The common Georgian culture, which naturally builds on proto Georgian, ancient anthropological, mythological and religious understandings, is matriarchal in its core. Cult of the Great Mother is a qualitatively proto-Georgian phenomenon, which manifests itself at different levels, especially in mythic-religious systems, and it represents a Georgian parallel version of Terra Mater or Tellus Mater, well familiar for the religions of the entire Mediterranean region, as the Great Mother, which gives birth to all living creatures. Since period of patriarchy, cult of the Great Mother and the entire system connected to it (pantheon, social-religious hierarchy, etc.) has weakened but, of course, has not disappeared completely. In mythological systems in different parts of Georgia, a long-running process of substituting matriarchal mythic subjects, phenomena and structures with patriarchal schemes, is well preserved: in the great heavenly Triade of pantheon of deities, face of the second member of the Triade, Mzeqali (in translation: The Sun woman) almost disappeared. The goddesses affiliated with the specific fields, were downgraded, by multiplying their identities (Dali/Dalis, Tkhashmapa/Tkhashmapas); In cosmogonic systems so called “female myths”, where physiological ability of women to give birth is represented in mythos (function of Terra Mater) were completely replaced by so called “male myths” – with the geneses by a male deity (creative acts through force of words, mind, etc.), also a number of deities have appeared who were born from the head, thighs, shoulders, etc. of a heavenly father.

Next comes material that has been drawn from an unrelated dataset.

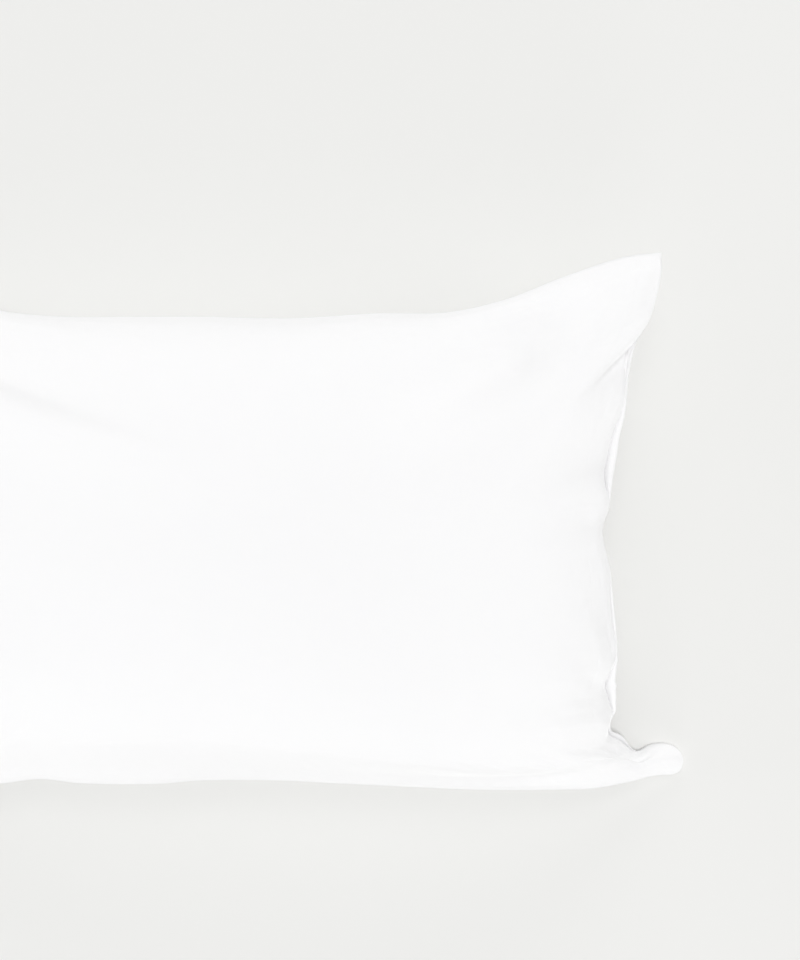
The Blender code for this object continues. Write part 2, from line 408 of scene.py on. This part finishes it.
def give_cotton_springs(case, flat_cut, held_edge, filled):
    """The cloth simulation's settings: light cotton, held at its edge and blown out where filled."""
    cloth = case.modifiers.new("cloth", "CLOTH")
    settings = cloth.settings
    settings.quality = 6
    settings.mass = 0.3
    settings.air_damping = 2.0
    settings.tension_stiffness = settings.compression_stiffness = 30
    settings.shear_stiffness = 5
    settings.bending_stiffness = 1.0
    settings.tension_damping = settings.compression_damping = 10
    settings.shear_damping = 5
    settings.bending_damping = 2
    settings.vertex_group_mass = held_edge.name
    settings.pin_stiffness = 1
    settings.rest_shape_key = flat_cut
    settings.use_pressure = True
    settings.uniform_pressure_force = FILLING_PRESSURE
    settings.vertex_group_pressure = filled.name
    settings.effector_weights.gravity = 0
    cloth.collision_settings.distance_min = CLOTH_CLEARANCE
    cloth.collision_settings.use_self_collision = False


def simulated_points(case):
    """Where the points of the cloth are after SIM_FRAMES frames."""
    for frame_number in range(1, SIM_FRAMES + 1):
        bpy.context.scene.frame_set(frame_number)
    result = case.evaluated_get(bpy.context.evaluated_depsgraph_get()).data
    moved = np.empty(len(result.vertices) * 3, np.float32)
    result.vertices.foreach_get("co", moved)
    return moved.reshape(-1, 3).astype(float)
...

The old, dominant place of women in social and religious life has also declined: status of women as the prime priests was canceled, while first priests in mythology/tradition of Pshav-Khevsureti were women – Minani in Khevsureti and Sanata in Pshavi. Women were declared “dirty” during menstruation and childbirth and they were restricted to the places allocated for this purpose (huts, menstruation huts, cowsheds), while initially these places were considered ritual places for the Goddess of fertility (Bosela) in one case, and the initiation-liminal place for women reaching puberty in another, and not as the discriminatory places for banishing.
This and many other socio-religious or archaic-mythical realities make dominant influence of woman evident, as of the Great Mother and strong Goddess of fertility and love and archetypical phenomena related to it in Georgian culture, social life, etc., from ancient times to now.